For financial services groups, it was too much of a good thing. The more industries took an interest in NFC, the harder it was to develop a universal set of standards. Wentker said the NFC Forum, an industry group, is near the end of this process; by yearend it expects to begin a certification process for NFC standards, one of the final steps before mainstream NFC products could hit the market.

In the meantime, other mobile payments concepts are gaining traction, and some executives say they could be easier to deliver than NFC.

NFC "absolutely is not required," said Kevin Grieve, the chief executive of Mocapay Inc.

Mocapay, of Boulder, Colo., offers a retail payments system that lets people make purchases at the point of sale using text messages, a capability that comes standard in almost every phone.

In contrast, delivering NFC requires handset makers to install NFC chips, wireless carriers to make their networks compatible with the technology, financial companies to offer payments applications and for all three industries to cooperate — a tall order.

"It just doesn't make economic sense," Grieve said.

Text-based payments received a huge surge in public attention this month, after Americans used their phones to contribute more than $20 million for earthquake relief in Haiti in the first week after the disaster, noted Red Gillen, a senior banking analyst at the Boston research company Celent.
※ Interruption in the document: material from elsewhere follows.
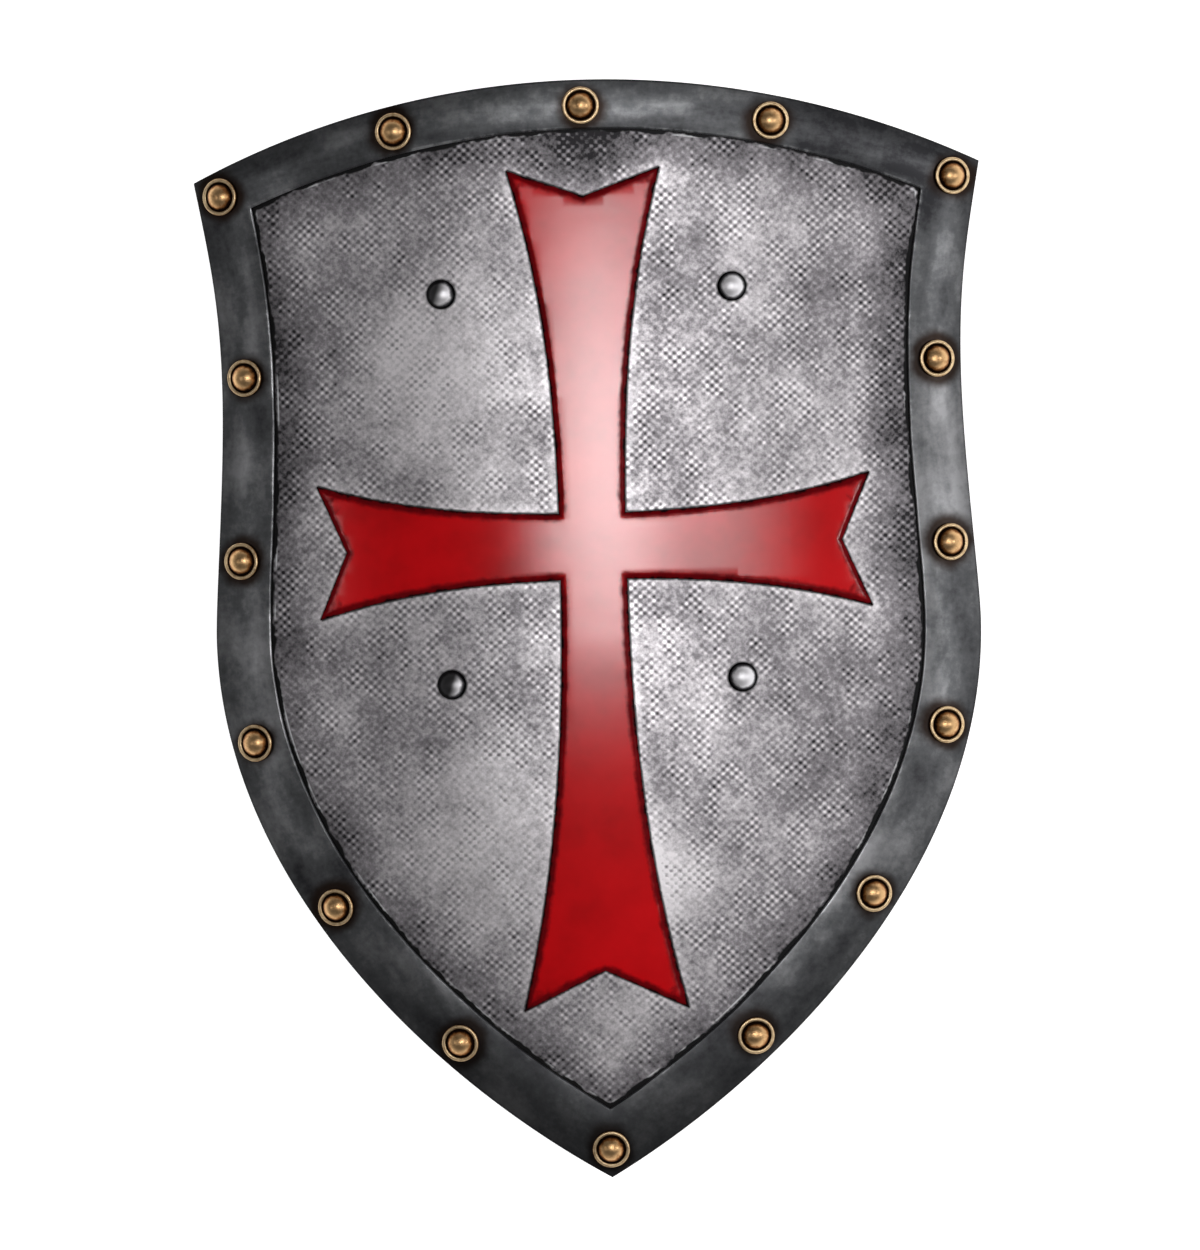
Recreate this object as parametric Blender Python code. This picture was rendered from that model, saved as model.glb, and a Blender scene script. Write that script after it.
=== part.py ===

To be sure, consumers are using phones for mobile payments in tech-savvy markets like Japan and South Korea. But Gillen said those applications are all closed-loop systems, such as mass transit, rather than general-purpose credit or debit accounts. "I have not found one rollout of an open-loop mobile system anywhere in the world."

The longer NFC takes to find its place in the market, the less likely it is that it will find a place at all, he said. "If you keep talking about something for too long and don't do anything, then other technology is going to pass you by."

Another promising rival to NFC is bar codes that can be displayed on the screen of smart phones.

Starbucks Corp. began testing such a system in September at 16 stores in Silicon Valley and Seattle. Customers can download an app to an Apple Inc. iPhone and then enroll prepaid Starbucks cards. When they want to make a purchase, the app generates a bar-code image on the screen that can be read by the laser scanners at the point of sale.

This technology, developed by mFoundry Inc. of Sausalito, Calif., has advantages over NFC because it is software; neither phone makers nor carriers need to be involved to make it available. It essentially allows customers to put a closed-loop Starbucks prepaid card on the phone, said Drew Sievers, a co-founder of mFoundry and its chief executive.

(Starbucks would not comment on the test, which is continuing.)

Sievers said the players in the mobile phone market have been unable to coalesce around a strategy where everybody can profit from NFC. However, companies like Apple and Google Inc., which had no stake in mobile phones when the NFC idea was originally developed, have emerged as key players, and their business models are very different from those of handset makers like Nokia Corp.